Le Conseil économique, social et environnemental (CESE) s'est inquiété mardi des conséquences sur le financement de l'économie de la future législation européenne Solvabilité II, qui régira le secteur de l'assurance début 2016.

Le nouveau cadre européen doit permettre notamment de mieux prendre en compte les risques auxquels sont exposés les assureurs et implique de nouvelles exigences de fonds propres. En France, les assureurs sont les principaux investisseurs à long terme en actions, aux côtés de la Caisse des Dépôts. A fin 2012, le total de leurs placements atteignait 1.970 milliards d'euros, dont 12% en actions, rappelle l'étude.

« Ces règles vont conduire les assureurs à s'éloigner des risques des entreprises », a indiqué lors d'une conférence de presse Jean-Pierre Milanesi, l'un des rapporteurs de l'étude du CESE, estimant que les autorités n'avaient « peut-être pas suffisamment réfléchi aux conséquences ».

Déjà une baisse des placements en actions et OPCVM

« Les entreprises d'assurance pourraient être conduites à se désengager de la couverture des risques longs, qui sont difficilement valorisables dans le passif des bilans sous Solvabilité II », précisent les auteurs.
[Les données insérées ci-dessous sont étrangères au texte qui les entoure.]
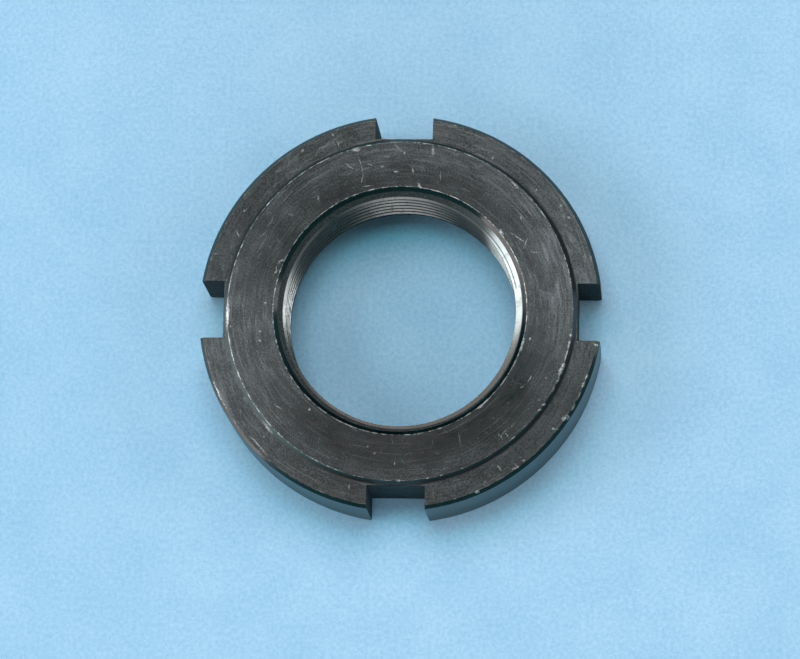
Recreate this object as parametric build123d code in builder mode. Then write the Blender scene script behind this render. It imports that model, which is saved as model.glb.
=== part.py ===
from build123d import *
import os
from math import radians, sqrt, tan

# Slotted round nut, M30 x 1.5, for a hook spanner. All sizes are in millimetres.
# The nut lies flat on its plain face, with its axis along Z and its raised clamping face up.
# The origin is the middle of the plain face.

# Overall sizes
outside_diameter = 50.0  # across the rim that the spanner slots are cut into
total_height = 10.0  # from the plain face to the clamping face

# Raised clamping face
boss_diameter = 42.8  # flat part of the clamping face, across its outer edge
boss_height = 0.55  # how far the clamping face stands above the rim
boss_flank_width = 0.5  # width of the sloping step that runs down to the rim

# Broken outer edges of the rim
top_chamfer = 0.45
foot_chamfer = 0.3

# Threaded bore, drawn at the tips of its thread
thread_diameter = 30.0
thread_pitch = 1.5
tip_clearance = 0.2  # how much wider the bore is than the thread's basic inner diameter
bore_edge_chamfer = 0.5  # broken edge between each face and its countersink
countersink_margin = 0.2  # how far past the thread's outer radius each countersink starts
countersink_angle = 120.0

# Spanner slots, cut through the whole height of the rim
slot_count = 4
slot_width = 7.15
slot_depth = 3.1  # from the outside diameter down to the flat slot floor

# A 60 degree thread is 5/8 of its sharp triangle deep, and that triangle is sqrt(3)/2 pitches high.
thread_depth = thread_pitch * sqrt(3) / 2 * 5 / 8
bore_radius = thread_diameter / 2 - thread_depth + tip_clearance / 2
countersink_radius = thread_diameter / 2 + countersink_margin
countersink_depth = (countersink_radius - bore_radius) / tan(radians(countersink_angle / 2))
mouth_radius = countersink_radius + bore_edge_chamfer
mouth_depth = bore_edge_chamfer + countersink_depth

rim_radius = outside_diameter / 2
rim_height = total_height - boss_height
boss_radius = boss_diameter / 2
slot_floor = rim_radius - slot_depth

with BuildPart() as slotted_nut:
    # The turned body is one half section, swept round the axis. It is drawn from the plain face's
    # outer edge, up the rim, over the step of the clamping face and back down the bore.
    with BuildSketch(Plane.XZ) as section:
        with BuildLine() as outline:
            Polyline(
                (mouth_radius, 0),
                (rim_radius, 0),
                (rim_radius, rim_height),
                (boss_radius + boss_flank_width, rim_height),
                (boss_radius, total_height),
                (mouth_radius, total_height),
                (countersink_radius, total_height - bore_edge_chamfer),
                (bore_radius, total_height - mouth_depth),
                (bore_radius, mouth_depth),
                (countersink_radius, bore_edge_chamfer),
                close=True,
            )
        make_face()
    revolve(axis=Axis.Z)

    # The rim's two outer edges are the widest circles of the body, one at its foot and one at its top.
    foot_edge, top_edge = (
        slotted_nut.edges()
        .filter_by(GeomType.CIRCLE)
        .filter_by(lambda edge: abs(edge.radius - rim_radius) < top_chamfer / 10)
        .sort_by(Axis.Z)
    )
    chamfer(foot_edge, foot_chamfer)
    chamfer(top_edge, top_chamfer)

    # Each slot runs out through the rim, and its floor is a flat square to the slot's own direction.
    with BuildSketch() as slot_pattern:
        with PolarLocations(slot_floor, slot_count):
            Rectangle(2 * slot_depth, slot_width, align=(Align.MIN, Align.CENTER))
    extrude(amount=total_height, mode=Mode.SUBTRACT)

slotted_nut.part.label = "slotted_nut"

os.makedirs("parts", exist_ok=True)
export_step(slotted_nut.part, "parts/slotted_nut.step")
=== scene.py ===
from math import atan, cos, pi, radians, sin, sqrt, tan

import bmesh
import bpy
import numpy as np
from mathutils import Matrix, Vector


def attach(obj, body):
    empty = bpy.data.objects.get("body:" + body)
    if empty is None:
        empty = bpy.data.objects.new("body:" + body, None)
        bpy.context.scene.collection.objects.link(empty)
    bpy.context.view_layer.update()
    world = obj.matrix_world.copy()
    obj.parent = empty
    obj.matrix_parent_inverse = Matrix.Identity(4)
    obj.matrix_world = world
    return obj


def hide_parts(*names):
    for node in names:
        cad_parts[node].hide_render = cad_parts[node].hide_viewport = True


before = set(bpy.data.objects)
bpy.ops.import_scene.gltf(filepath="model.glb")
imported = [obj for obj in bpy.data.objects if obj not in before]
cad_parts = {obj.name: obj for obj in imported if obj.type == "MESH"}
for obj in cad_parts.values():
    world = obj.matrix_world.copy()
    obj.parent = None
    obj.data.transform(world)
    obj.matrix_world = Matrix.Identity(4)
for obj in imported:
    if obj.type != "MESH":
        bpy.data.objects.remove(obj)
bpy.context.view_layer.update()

# Sizes of the nut in millimetres, as in the part's source
RIM_RADIUS = 25.0
HEIGHT = 10.0
BOSS_RADIUS = 21.4
BOSS_FOOT_RADIUS = 21.84
RIM_HEIGHT = 9.45
TOP_CHAMFER = 0.45
FOOT_CHAMFER = 0.3
SLOT_HALF_WIDTH = 3.575
SLOT_FLOOR = 21.9
SLOT_COUNT = 4

# Thread, M30 x 1.5, right-hand
PITCH = 1.5
THREAD_RADIUS = 15.0
ROOT_RADIUS = 15.16  # the tap has cut a sharp root
CREST_RADIUS = 14.288
THREAD_SLOPE = sqrt(3)  # radial change along a 60 degree flank for each millimetre of height
CREST_AT_NORTH = 1.25  # height of a crest's middle where the helix passes the +Y axis
EDGE_RADIUS = 15.7  # where the bore's broken edge meets the face
EDGE_DEPTH = 0.5  # the broken edge is cut at 45 degrees
CONE_RADIUS = 15.2  # where the 120 degree countersink starts
CREASE_RADIUS = 14.62  # where the spiral crease on the countersink starts
CREASE_START = radians(12)  # azimuth where it starts

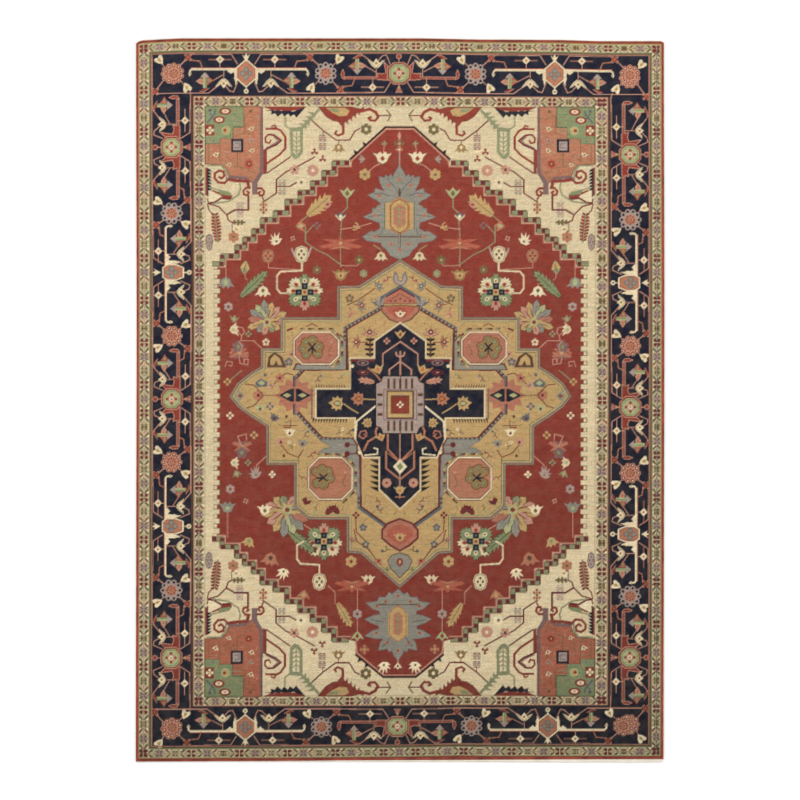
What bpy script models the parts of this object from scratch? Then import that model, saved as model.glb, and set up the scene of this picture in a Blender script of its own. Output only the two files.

Ils soulignent que la mise en œuvre de Solvabilité II a déjà contribué à modifier la politique d'investissement des assureurs : entre 2007 et 2012, la part des placements en actions et OPCVM (placements collectifs comme les Sicav et FCP) des assureurs est passée de 29,2% à 21,5%.

« Un désengagement des acteurs longs renforcerait la domination des intervenants de court terme sur les marchés actions, qui ont des stratégies de valorisation rapide et une forte mobilité. Les marchés n'en seraient que plus instables », s'inquiètent-ils.

En outre, « il y a un risque de répercussion sur les grands groupes cotés, déjà largement détenus par des investisseurs non résidents » alors que les PME sont elles pénalisées par une tendance au ralentissement des financements bancaires, induit par les règles de Bâle III. L'étude redoute également que les assureurs ne deviennent plus frileux vis-à-vis des risques difficiles à évaluer, comme les risques médicaux ou les risques technologiques.

« Des distorsions de concurrence » avec les assureurs américains

Par ailleurs, l'adaptation à « Solvabilité II », qui nécessite des investissements conséquents, devrait favoriser le mouvement de concentration des acteurs du secteur. L'étude souligne aussi qu'à la différence de Bâle III, Solvabilité II ne concerne que l'Union européenne et pourrait causer « des distorsions de concurrence significatives », avec les assureurs américains notamment.